PROBLEM
Only the lines from the first one through the line with "on its back." should be printed, exactly as they appear.

DATASET CONTENT

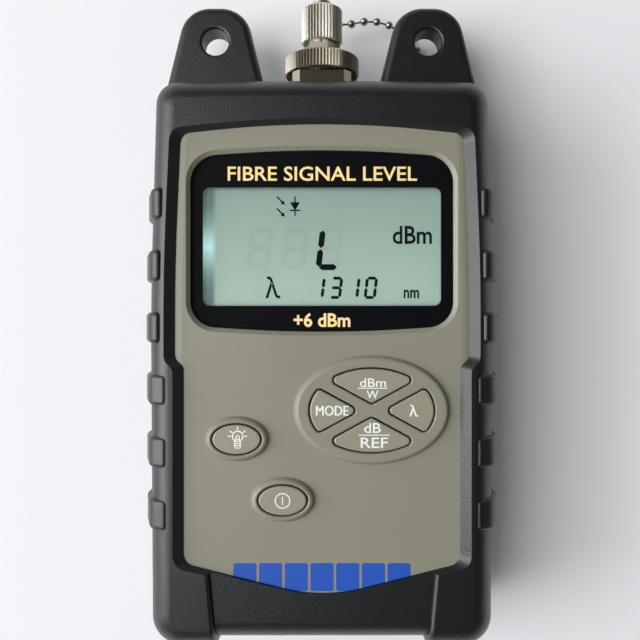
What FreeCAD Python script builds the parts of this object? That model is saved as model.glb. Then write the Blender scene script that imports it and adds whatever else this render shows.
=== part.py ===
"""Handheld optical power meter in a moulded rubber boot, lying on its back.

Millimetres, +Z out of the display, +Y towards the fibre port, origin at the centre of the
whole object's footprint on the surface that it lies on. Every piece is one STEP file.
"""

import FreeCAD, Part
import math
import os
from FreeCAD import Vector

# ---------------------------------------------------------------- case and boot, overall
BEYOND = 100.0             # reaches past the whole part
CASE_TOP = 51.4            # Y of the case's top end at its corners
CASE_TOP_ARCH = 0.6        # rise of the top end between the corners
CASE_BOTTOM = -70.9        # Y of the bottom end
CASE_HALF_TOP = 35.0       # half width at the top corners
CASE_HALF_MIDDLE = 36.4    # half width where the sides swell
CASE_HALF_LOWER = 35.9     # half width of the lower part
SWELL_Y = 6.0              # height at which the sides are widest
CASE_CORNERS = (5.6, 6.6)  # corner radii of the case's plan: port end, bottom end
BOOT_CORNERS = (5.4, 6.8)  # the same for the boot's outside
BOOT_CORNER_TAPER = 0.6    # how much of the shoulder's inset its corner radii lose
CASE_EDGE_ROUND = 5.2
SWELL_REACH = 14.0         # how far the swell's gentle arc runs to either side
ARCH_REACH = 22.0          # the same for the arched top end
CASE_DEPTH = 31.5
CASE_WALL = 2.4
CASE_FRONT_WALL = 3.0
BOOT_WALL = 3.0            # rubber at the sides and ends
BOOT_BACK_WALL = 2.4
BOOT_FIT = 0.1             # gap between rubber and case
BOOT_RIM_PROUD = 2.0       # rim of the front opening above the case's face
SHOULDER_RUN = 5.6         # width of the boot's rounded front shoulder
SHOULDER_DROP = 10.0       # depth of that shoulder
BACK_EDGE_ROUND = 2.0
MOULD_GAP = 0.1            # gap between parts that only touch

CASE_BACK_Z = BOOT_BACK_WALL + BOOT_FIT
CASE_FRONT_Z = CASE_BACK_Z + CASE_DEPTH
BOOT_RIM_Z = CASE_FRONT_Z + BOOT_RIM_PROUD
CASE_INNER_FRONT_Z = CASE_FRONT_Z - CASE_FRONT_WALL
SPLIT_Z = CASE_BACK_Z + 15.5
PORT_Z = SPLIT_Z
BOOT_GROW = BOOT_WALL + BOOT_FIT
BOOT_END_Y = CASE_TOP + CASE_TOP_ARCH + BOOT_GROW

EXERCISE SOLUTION
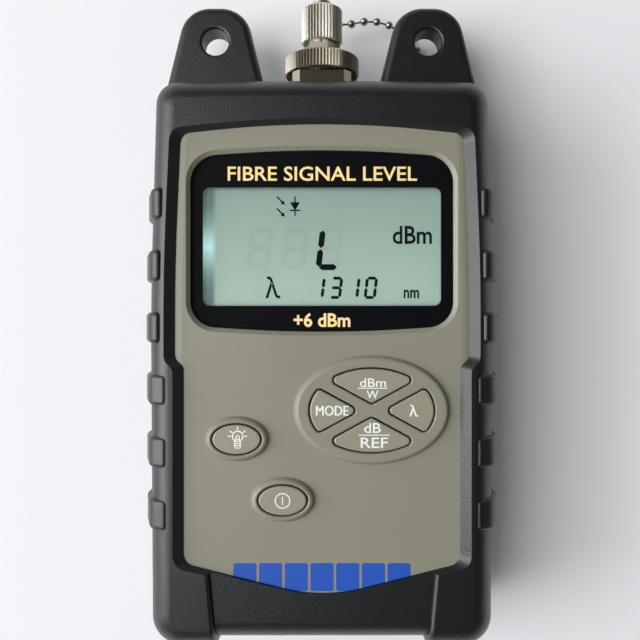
What FreeCAD Python script builds the parts of this object? That model is saved as model.glb. Then write the Blender scene script that imports it and adds whatever else this render shows.
=== part.py ===
"""Handheld optical power meter in a moulded rubber boot, lying on its back.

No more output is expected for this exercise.